---- DATASET RECORDS

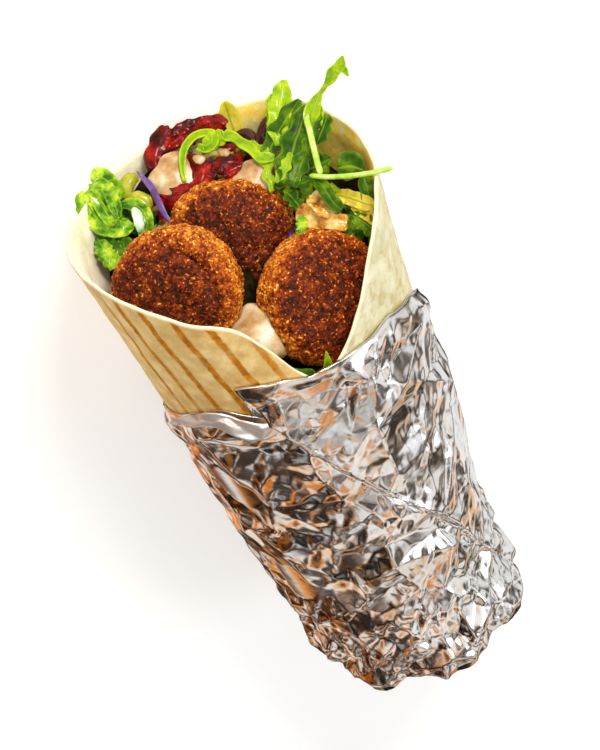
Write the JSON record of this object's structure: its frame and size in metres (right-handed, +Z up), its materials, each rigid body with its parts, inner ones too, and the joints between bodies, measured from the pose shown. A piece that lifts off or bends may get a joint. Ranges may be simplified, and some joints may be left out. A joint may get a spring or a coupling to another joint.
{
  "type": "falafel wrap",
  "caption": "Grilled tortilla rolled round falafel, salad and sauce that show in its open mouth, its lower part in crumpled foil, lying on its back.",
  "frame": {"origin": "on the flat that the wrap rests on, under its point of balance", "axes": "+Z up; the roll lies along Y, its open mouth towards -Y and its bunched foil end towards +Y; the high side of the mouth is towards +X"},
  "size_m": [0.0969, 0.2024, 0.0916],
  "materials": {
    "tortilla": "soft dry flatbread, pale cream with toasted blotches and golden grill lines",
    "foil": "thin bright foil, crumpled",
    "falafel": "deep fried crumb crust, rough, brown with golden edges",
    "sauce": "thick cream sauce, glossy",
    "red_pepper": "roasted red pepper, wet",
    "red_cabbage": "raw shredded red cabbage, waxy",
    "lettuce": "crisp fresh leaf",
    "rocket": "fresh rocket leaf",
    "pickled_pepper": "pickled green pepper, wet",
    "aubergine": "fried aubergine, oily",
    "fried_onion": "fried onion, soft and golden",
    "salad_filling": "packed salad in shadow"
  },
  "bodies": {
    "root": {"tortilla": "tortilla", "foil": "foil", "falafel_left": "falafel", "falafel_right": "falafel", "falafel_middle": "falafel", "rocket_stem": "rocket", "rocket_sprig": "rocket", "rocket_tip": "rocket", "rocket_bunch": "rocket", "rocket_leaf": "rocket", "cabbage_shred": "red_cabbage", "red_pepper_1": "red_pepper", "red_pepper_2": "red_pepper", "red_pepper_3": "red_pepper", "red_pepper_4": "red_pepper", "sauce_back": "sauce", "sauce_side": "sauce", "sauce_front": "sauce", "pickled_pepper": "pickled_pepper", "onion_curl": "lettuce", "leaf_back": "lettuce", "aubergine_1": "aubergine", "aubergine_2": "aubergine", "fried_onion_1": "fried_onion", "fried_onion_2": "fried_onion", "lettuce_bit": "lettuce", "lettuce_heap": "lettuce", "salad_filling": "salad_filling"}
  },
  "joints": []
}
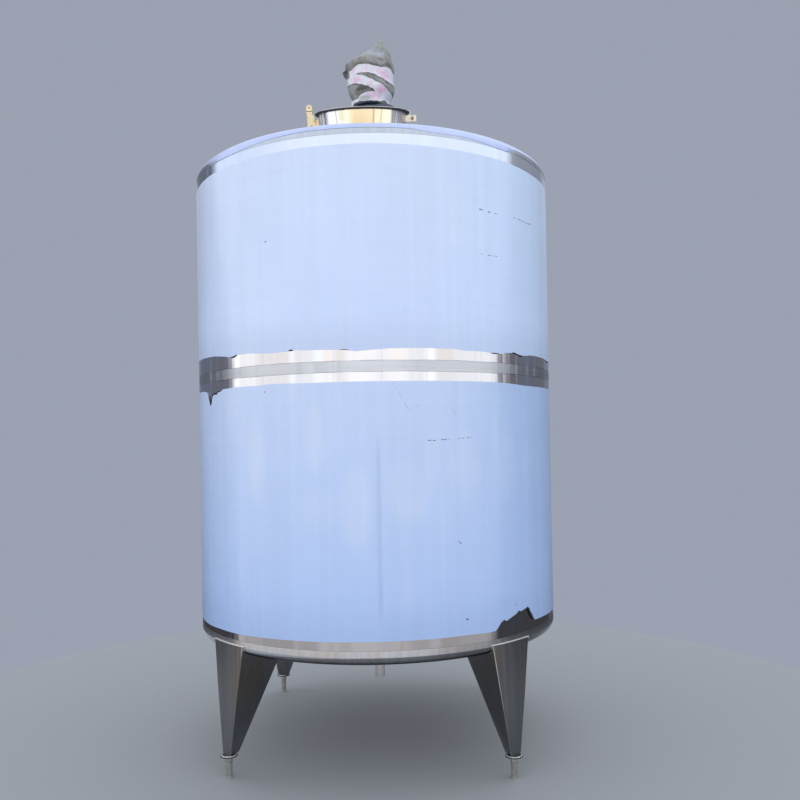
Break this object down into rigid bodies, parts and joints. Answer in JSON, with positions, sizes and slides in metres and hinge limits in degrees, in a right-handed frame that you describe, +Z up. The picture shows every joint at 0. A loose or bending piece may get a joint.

--------

* **EXERCISE DESCRIPTION**: Once more, set down the full listing, verbatim.

* **WRITTEN ANSWER**:
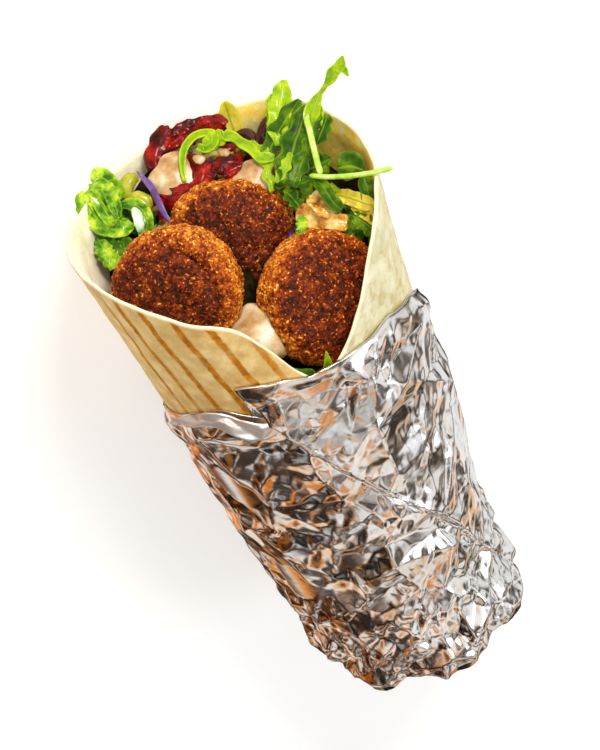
Write the JSON record of this object's structure: its frame and size in metres (right-handed, +Z up), its materials, each rigid body with its parts, inner ones too, and the joints between bodies, measured from the pose shown. A piece that lifts off or bends may get a joint. Ranges may be simplified, and some joints may be left out. A joint may get a spring or a coupling to another joint.
{
  "type": "falafel wrap",
  "caption": "Grilled tortilla rolled round falafel, salad and sauce that show in its open mouth, its lower part in crumpled foil, lying on its back.",
  "frame": {"origin": "on the flat that the wrap rests on, under its point of balance", "axes": "+Z up; the roll lies along Y, its open mouth towards -Y and its bunched foil end towards +Y; the high side of the mouth is towards +X"},
  "size_m": [0.0969, 0.2024, 0.0916],
  "materials": {
    "tortilla": "soft dry flatbread, pale cream with toasted blotches and golden grill lines",
    "foil": "thin bright foil, crumpled",
    "falafel": "deep fried crumb crust, rough, brown with golden edges",
    "sauce": "thick cream sauce, glossy",
    "red_pepper": "roasted red pepper, wet",
    "red_cabbage": "raw shredded red cabbage, waxy",
    "lettuce": "crisp fresh leaf",
    "rocket": "fresh rocket leaf",
    "pickled_pepper": "pickled green pepper, wet",
    "aubergine": "fried aubergine, oily",
    "fried_onion": "fried onion, soft and golden",
    "salad_filling": "packed salad in shadow"
  },
  "bodies": {
    "root": {"tortilla": "tortilla", "foil": "foil", "falafel_left": "falafel", "falafel_right": "falafel", "falafel_middle": "falafel", "rocket_stem": "rocket", "rocket_sprig": "rocket", "rocket_tip": "rocket", "rocket_bunch": "rocket", "rocket_leaf": "rocket", "cabbage_shred": "red_cabbage", "red_pepper_1": "red_pepper", "red_pepper_2": "red_pepper", "red_pepper_3": "red_pepper", "red_pepper_4": "red_pepper", "sauce_back": "sauce", "sauce_side": "sauce", "sauce_front": "sauce", "pickled_pepper": "pickled_pepper", "onion_curl": "lettuce", "leaf_back": "lettuce", "aubergine_1": "aubergine", "aubergine_2": "aubergine", "fried_onion_1": "fried_onion", "fried_onion_2": "fried_onion", "lettuce_bit": "lettuce", "lettuce_heap": "lettuce", "salad_filling": "salad_filling"}
  },
  "joints": []
}
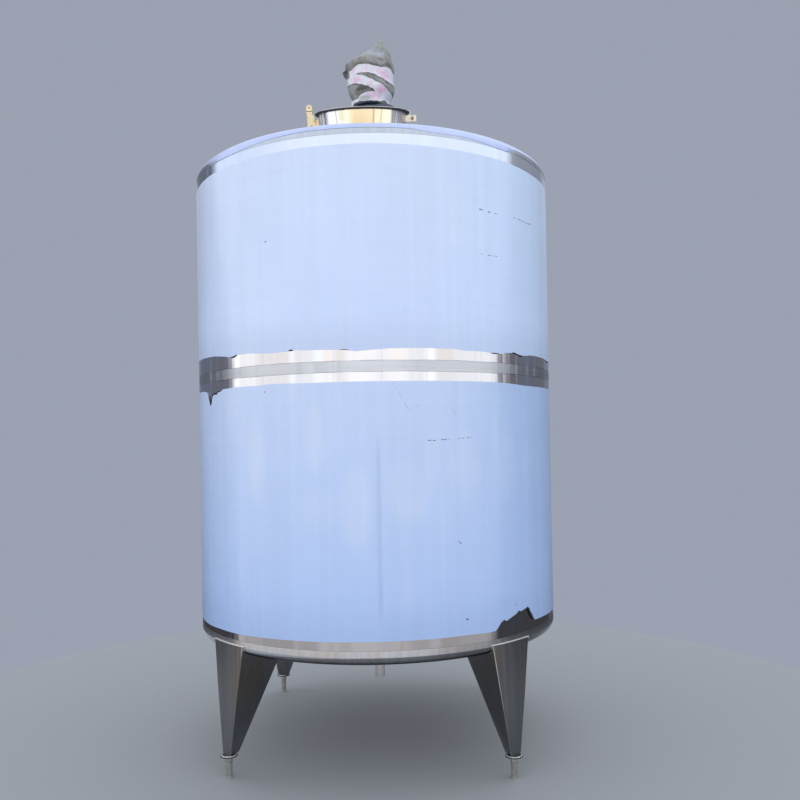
Break this object down into rigid bodies, parts and joints. Answer in JSON, with positions, sizes and slides in metres and hinge limits in degrees, in a right-handed frame that you describe, +Z up. The picture shows every joint at 0. A loose or bending piece may get a joint.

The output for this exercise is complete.